Export the selected time range for your team: After selecting a range, use the export options for ICS download, Google Calendar, Gmail, Copy to clipboard, or Share link. For example, if your operations team runs a deployment at 02:00 UTC / 10:00 SGT, you can send the ICS file to engineers in Singapore, paste the converted time into email via Gmail, or share a direct link so everyone sees the same local-time interpretation automatically.
UTC vs SGT Offset Explained
SGT is UTC+8 year-round, which means Singapore is always 8 hours ahead of Coordinated Universal Time. When it is 09:00 UTC, it is 17:00 SGT on the same calendar day; when it is 18:00 UTC, it is 02:00 SGT the next day. This fixed offset makes conversion straightforward for remote teams, airline passengers, and traders who regularly work with timestamps published in UTC.

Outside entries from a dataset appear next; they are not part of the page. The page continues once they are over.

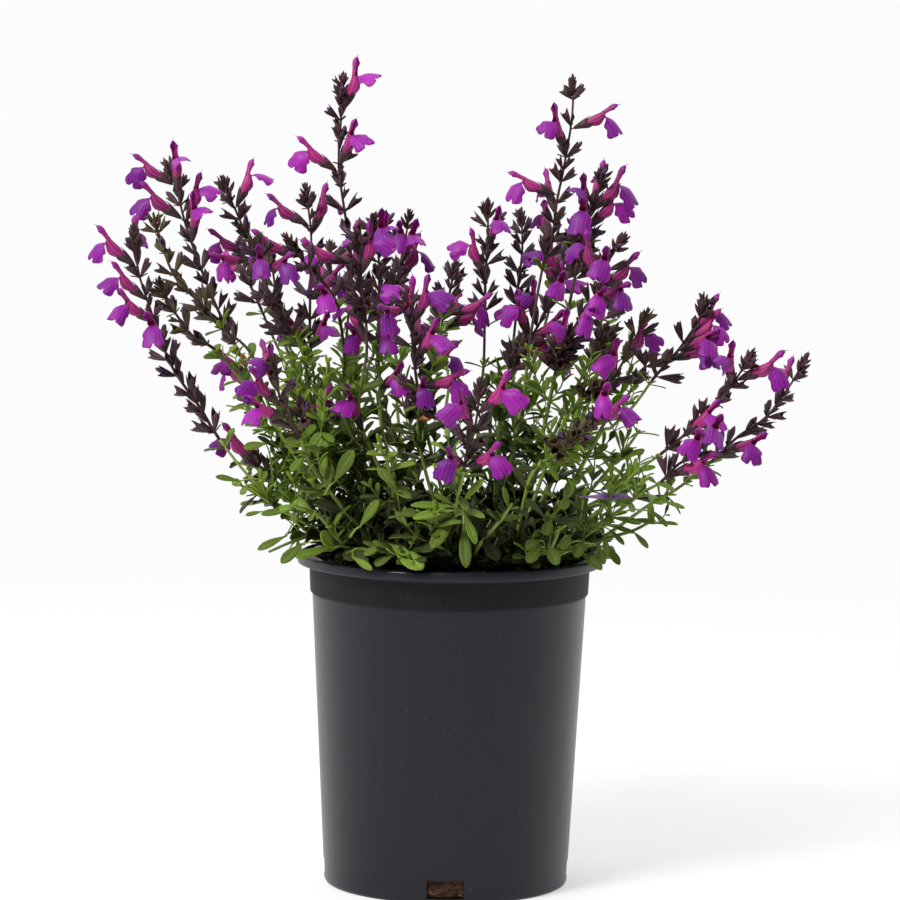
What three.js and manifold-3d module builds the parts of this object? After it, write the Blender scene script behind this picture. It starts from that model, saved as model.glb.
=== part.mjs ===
// Perennial salvia in a black nursery pot. Millimetres, +Z up, origin at the centre of the pot's base.
// The pot, its soil, the green leafy clumps and each dark flower spike are separate closed solids.

import * as THREE from 'three';
import { mergeVertices } from 'three/addons/utils/BufferGeometryUtils.js';
import Module from 'manifold-3d';

const wasm = await Module();
wasm.setup();

// ---------- driving dimensions (mm) ----------

const GAP = 0.3; // air kept between neighbouring solids
const SMOOTHING = [0.08, 0.02, 0.005, 0]; // steps flatter than this are smoothed away, most first
const PINCH = 1e-3; // corners this close together would pinch a body to a point

const POT = {
  sides: 24,
  height: 185,
  baseRadius: 68.2,
  baseBevel: 2,
  wall: 1.5,
  floor: 2.2,
  stepHeight: 163.4, // where the body widens into the collar
  bodyTopRadius: 76.5,
  collarRadius: 77.7,
  collarTopRadius: 78.6,
  lipRadius: 85,
  lipDepth: 5,
  lipThickness: 1.8,
  holeWidth: 20.5,
  holeBottom: 3,
  holeTop: 13.3,
  holeCount: 4,
};

const SOIL = {
  crown: 181, // height at the middle
  edge: 176, // height at the pot wall
  rings: [0.5],
  socketDepth: 22,
  socketSides: 6,
};

const STEM = {
  trunkRadius: 2.3,
  trunkTop: 9, // how far the short trunk stands out of the soil
  footRadius: 1.5,
  endRadius: 1,
  sides: 4,
  step: 44, // length of one straight stretch
};

const SPIKE = { footRadius: 1, tipRadius: 0.6, sides: 4, step: 36 };

const LEAF = {
  spacing: 15, // between the leaf pairs of a shoot
  solidEvery: 6, // every sixth pair is in the solids
  longest: 23,
  shortest: 12,
  thickness: 1.3,
  lowest: 188, // no leaves below this height, inside the pot
};

const CALYX = { spacing: 13, solidEvery: 3, length: 14, radius: 2.5 };
const TUFT = { length: 9, radius: 2.8 };

const FINISHES = {
  pot: { color: '#323237', roughness: 0.42, metalness: 0 },
  soil: { color: '#3a2a20', roughness: 0.95, metalness: 0 },
  leafy_clump: { color: '#5d7d36', roughness: 0.65, metalness: 0 },
  flower_spike: { color: '#7a2390', roughness: 0.6, metalness: 0 },
};

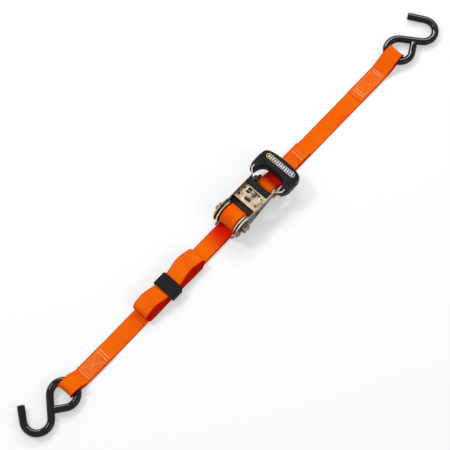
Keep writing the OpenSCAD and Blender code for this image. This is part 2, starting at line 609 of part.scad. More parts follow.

Singapore does not observe Daylight Saving Time, so the UTC-SGT difference does not change seasonally. SGT remains UTC+8 in January, April, July, and October, and there are no DST transition dates to track in Singapore. That stability is especially useful for companies coordinating infrastructure logs, cybersecurity alerts, container shipping schedules, or regional support coverage from Singapore, one of Southeast Asiaβs major business and logistics hubs with a population of about 5.9 million.
UTC itself is a time standard, not a local clock that shifts for summer time, so the UTC to SGT gap stays exactly 8 hours throughout the year. This is different from comparing Singapore with places like London or New York, where DST changes alter the gap during the year. For example, Singapore is 8 hours ahead of UTC, but it is 7 hours ahead of London during British Summer Time and 8 hours ahead when the UK is on Greenwich Mean Time, which is why using a UTC baseline often reduces scheduling mistakes.
The fixed 8-hour difference is easy to apply in real-world planning. A meeting at 00:00 UTC is 08:00 SGT, which works for early Singapore office hours; 04:00 UTC is 12:00 SGT, ideal for midday coordination; and 12:00 UTC is 20:00 SGT, which is usually outside standard office time in Singapore. This matters for industries such as cloud computing, global banking, maritime shipping, and aviation, where event logs, maintenance notices, and market-related communications are frequently issued in UTC but acted on by teams in Singapore time.
Frequently Asked Questions
What is the exact time difference between UTC and Singapore Time?
Singapore Time is 8 hours ahead of UTC all year. If a timestamp says 14:00 UTC, you simply add 8 hours to get 22:00 SGT; if the result goes past midnight, the Singapore date moves to the next day.
Does Singapore change its clocks for Daylight Saving Time?
No, Singapore does not use Daylight Saving Time. That means the offset stays at UTC+8 in every month of the year, so there are no spring or autumn clock changes to account for when converting UTC to SGT.
How do I convert UTC to SGT quickly?
Add 8 hours to the UTC time. For example, 06:30 UTC becomes 14:30 SGT, and 20:15 UTC becomes 04:15 SGT on the following day, which is important when booking flights, reading server logs, or joining international calls.
Is UTC or SGT ahead?
SGT is ahead of UTC by 8 hours. In practical terms, when the workday begins at 09:00 in Singapore, the corresponding UTC time is 01:00, which is why teams using UTC-based dashboards often need to translate early-day Singapore events back into overnight UTC timestamps.
Does the UTC to SGT difference ever change during the year?
No, the difference does not change because UTC does not observe DST and Singapore does not observe DST either. Unlike time zone pairs involving the US, UK, or Europe, there are no seasonal transition dates that alter the UTC-SGT relationship.
Why do many schedules use UTC instead of SGT?
UTC is widely used as a neutral global reference for aviation, weather data, cloud services, software logs, and international operations. Teams in Singapore then convert from UTC to SGT (UTC+8) so local staff can understand whether an event happens during office hours, overnight maintenance windows, or the next calendar day.
What time in Singapore is best for meetings scheduled in UTC?
For standard Singapore office hours, 01:00 to 09:00 UTC maps to 09:00 to 17:00 SGT. That range is typically the most practical for business calls, customer support handoffs, and regional operations meetings, while anything after 10:00 UTC starts moving into Singapore evening time.
When it is midnight UTC, what time is it in Singapore?
When it is 00:00 UTC, it is 08:00 SGT on the same day. This is a useful reference point because many global reports and system resets are timestamped at midnight UTC, which means Singapore-based teams often see them at the start of the local business morning.